### Aim
The material below contains a line with "Reconstruct the object" and a line with "JOINT_LINE = 0.3". Copy exactly those two lines and all lines between them.
● ● ● ●
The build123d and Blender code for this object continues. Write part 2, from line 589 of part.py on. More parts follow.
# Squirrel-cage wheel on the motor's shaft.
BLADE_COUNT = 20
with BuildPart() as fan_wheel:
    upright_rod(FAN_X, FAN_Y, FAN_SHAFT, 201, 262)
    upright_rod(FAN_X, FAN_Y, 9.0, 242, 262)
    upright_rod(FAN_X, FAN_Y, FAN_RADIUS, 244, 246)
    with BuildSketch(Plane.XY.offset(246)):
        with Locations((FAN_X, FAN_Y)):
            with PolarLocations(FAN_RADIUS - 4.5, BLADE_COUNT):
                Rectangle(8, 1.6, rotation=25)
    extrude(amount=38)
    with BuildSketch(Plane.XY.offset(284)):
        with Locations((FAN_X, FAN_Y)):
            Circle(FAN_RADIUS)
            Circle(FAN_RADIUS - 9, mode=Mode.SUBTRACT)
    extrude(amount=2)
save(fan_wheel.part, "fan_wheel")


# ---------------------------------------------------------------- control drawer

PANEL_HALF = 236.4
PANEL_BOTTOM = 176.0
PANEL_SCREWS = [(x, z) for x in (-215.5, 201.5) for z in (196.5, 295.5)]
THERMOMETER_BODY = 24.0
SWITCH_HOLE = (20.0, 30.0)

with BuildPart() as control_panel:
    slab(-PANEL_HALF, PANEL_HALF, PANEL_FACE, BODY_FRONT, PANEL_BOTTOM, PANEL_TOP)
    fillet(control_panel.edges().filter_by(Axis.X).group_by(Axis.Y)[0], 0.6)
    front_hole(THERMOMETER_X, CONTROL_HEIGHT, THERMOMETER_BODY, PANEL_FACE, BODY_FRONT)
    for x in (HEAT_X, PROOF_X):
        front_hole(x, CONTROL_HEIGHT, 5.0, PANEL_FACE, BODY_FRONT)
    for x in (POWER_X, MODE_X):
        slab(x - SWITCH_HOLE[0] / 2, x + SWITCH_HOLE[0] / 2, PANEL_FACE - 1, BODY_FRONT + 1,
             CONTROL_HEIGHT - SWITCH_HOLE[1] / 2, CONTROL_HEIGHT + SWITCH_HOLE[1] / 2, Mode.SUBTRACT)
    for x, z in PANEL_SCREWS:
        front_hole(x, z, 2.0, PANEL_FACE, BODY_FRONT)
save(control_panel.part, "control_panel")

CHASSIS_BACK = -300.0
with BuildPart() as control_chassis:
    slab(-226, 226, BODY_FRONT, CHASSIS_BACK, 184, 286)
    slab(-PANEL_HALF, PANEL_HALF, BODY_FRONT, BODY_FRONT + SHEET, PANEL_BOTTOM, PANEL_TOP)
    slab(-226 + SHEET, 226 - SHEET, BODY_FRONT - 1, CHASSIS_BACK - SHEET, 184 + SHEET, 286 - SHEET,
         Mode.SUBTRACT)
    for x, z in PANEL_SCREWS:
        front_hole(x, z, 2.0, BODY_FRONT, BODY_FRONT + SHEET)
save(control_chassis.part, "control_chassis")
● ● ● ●
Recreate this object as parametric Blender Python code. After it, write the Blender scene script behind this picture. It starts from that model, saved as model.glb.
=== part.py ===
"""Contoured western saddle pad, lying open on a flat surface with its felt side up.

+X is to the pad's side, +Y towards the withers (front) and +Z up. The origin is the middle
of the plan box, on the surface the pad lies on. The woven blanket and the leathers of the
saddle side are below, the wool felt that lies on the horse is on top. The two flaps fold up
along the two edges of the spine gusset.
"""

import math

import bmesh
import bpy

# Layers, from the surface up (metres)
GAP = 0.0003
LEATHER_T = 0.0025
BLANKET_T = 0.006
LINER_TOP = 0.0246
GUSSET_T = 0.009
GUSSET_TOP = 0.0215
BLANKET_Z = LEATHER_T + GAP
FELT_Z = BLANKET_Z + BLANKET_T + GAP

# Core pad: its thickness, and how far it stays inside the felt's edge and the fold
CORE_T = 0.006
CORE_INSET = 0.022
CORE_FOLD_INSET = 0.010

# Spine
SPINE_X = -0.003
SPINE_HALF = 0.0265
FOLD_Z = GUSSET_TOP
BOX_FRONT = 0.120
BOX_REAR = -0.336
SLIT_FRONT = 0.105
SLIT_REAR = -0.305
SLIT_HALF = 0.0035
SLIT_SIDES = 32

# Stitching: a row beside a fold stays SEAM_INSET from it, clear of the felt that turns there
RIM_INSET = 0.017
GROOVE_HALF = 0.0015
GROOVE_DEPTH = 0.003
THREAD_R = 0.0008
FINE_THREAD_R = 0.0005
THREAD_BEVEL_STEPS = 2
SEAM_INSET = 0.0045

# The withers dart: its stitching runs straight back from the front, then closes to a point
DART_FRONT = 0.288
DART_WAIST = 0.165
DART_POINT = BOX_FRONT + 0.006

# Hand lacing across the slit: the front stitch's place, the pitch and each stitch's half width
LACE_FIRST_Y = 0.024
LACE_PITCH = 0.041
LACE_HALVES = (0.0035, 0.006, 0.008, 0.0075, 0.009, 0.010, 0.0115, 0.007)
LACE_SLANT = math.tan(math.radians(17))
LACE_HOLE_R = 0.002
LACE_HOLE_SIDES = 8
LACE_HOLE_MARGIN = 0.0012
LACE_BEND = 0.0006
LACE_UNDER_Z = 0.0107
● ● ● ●
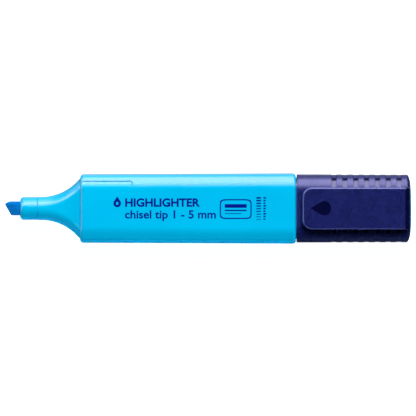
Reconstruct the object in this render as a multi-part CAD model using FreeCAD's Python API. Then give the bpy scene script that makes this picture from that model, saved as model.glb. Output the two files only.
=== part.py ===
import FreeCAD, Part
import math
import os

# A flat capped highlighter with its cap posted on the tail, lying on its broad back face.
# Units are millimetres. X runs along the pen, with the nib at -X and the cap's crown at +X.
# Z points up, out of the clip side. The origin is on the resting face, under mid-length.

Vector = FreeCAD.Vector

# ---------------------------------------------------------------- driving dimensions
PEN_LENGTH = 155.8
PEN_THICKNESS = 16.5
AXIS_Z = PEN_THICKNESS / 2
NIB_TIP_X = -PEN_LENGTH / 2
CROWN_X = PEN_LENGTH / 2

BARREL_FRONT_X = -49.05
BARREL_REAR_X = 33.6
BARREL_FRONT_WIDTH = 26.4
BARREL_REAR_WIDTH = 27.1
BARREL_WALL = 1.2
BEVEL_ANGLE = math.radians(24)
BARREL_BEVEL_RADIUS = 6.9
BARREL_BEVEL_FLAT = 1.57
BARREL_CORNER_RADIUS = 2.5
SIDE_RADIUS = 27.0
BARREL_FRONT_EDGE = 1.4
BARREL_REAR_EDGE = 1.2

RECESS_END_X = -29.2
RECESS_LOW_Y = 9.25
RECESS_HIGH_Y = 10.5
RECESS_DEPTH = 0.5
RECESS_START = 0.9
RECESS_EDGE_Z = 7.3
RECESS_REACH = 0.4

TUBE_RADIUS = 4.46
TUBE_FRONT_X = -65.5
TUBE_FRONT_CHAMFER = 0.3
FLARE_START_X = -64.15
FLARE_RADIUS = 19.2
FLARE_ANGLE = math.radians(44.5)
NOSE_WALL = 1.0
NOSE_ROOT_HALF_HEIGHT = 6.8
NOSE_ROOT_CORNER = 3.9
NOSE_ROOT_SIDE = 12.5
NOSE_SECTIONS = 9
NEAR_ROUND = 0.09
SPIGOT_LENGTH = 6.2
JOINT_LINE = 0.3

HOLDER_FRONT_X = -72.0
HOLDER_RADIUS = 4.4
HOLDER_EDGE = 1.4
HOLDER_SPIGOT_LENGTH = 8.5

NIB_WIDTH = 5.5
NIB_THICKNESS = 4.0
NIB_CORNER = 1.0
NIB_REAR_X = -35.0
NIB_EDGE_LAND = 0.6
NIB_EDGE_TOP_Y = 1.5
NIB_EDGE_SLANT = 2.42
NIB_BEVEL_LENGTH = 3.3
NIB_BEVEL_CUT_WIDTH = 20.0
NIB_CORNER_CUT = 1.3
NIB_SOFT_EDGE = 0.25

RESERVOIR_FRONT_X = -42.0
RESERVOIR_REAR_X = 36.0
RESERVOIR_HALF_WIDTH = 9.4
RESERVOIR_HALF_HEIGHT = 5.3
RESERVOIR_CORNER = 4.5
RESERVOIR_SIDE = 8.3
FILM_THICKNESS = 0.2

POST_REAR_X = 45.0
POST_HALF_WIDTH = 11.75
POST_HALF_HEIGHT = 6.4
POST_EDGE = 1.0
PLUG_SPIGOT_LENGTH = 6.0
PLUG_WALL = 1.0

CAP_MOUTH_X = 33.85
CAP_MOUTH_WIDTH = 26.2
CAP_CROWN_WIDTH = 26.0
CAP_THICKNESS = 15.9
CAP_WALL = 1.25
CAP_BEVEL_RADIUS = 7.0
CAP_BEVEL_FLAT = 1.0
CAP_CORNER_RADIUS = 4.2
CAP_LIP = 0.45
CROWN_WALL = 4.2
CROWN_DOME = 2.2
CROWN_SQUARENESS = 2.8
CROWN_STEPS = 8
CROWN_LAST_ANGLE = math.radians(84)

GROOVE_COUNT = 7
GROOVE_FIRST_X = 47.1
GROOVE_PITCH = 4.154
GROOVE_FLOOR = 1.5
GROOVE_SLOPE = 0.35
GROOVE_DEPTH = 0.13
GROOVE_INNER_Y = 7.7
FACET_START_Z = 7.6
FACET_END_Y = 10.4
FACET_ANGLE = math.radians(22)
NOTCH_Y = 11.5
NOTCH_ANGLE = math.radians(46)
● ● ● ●
### Result for this exercise
Reconstruct the object in this render as a multi-part CAD model using FreeCAD's Python API. Then give the bpy scene script that makes this picture from that model, saved as model.glb. Output the two files only.
=== part.py ===
import FreeCAD, Part
import math
import os

# A flat capped highlighter with its cap posted on the tail, lying on its broad back face.
# Units are millimetres. X runs along the pen, with the nib at -X and the cap's crown at +X.
# Z points up, out of the clip side. The origin is on the resting face, under mid-length.

Vector = FreeCAD.Vector

# ---------------------------------------------------------------- driving dimensions
PEN_LENGTH = 155.8
PEN_THICKNESS = 16.5
AXIS_Z = PEN_THICKNESS / 2
NIB_TIP_X = -PEN_LENGTH / 2
CROWN_X = PEN_LENGTH / 2

BARREL_FRONT_X = -49.05
BARREL_REAR_X = 33.6
BARREL_FRONT_WIDTH = 26.4
BARREL_REAR_WIDTH = 27.1
BARREL_WALL = 1.2
BEVEL_ANGLE = math.radians(24)
BARREL_BEVEL_RADIUS = 6.9
BARREL_BEVEL_FLAT = 1.57
BARREL_CORNER_RADIUS = 2.5
SIDE_RADIUS = 27.0
BARREL_FRONT_EDGE = 1.4
BARREL_REAR_EDGE = 1.2

RECESS_END_X = -29.2
RECESS_LOW_Y = 9.25
RECESS_HIGH_Y = 10.5
RECESS_DEPTH = 0.5
RECESS_START = 0.9
RECESS_EDGE_Z = 7.3
RECESS_REACH = 0.4

TUBE_RADIUS = 4.46
TUBE_FRONT_X = -65.5
TUBE_FRONT_CHAMFER = 0.3
FLARE_START_X = -64.15
FLARE_RADIUS = 19.2
FLARE_ANGLE = math.radians(44.5)
NOSE_WALL = 1.0
NOSE_ROOT_HALF_HEIGHT = 6.8
NOSE_ROOT_CORNER = 3.9
NOSE_ROOT_SIDE = 12.5
NOSE_SECTIONS = 9
NEAR_ROUND = 0.09
SPIGOT_LENGTH = 6.2
JOINT_LINE = 0.3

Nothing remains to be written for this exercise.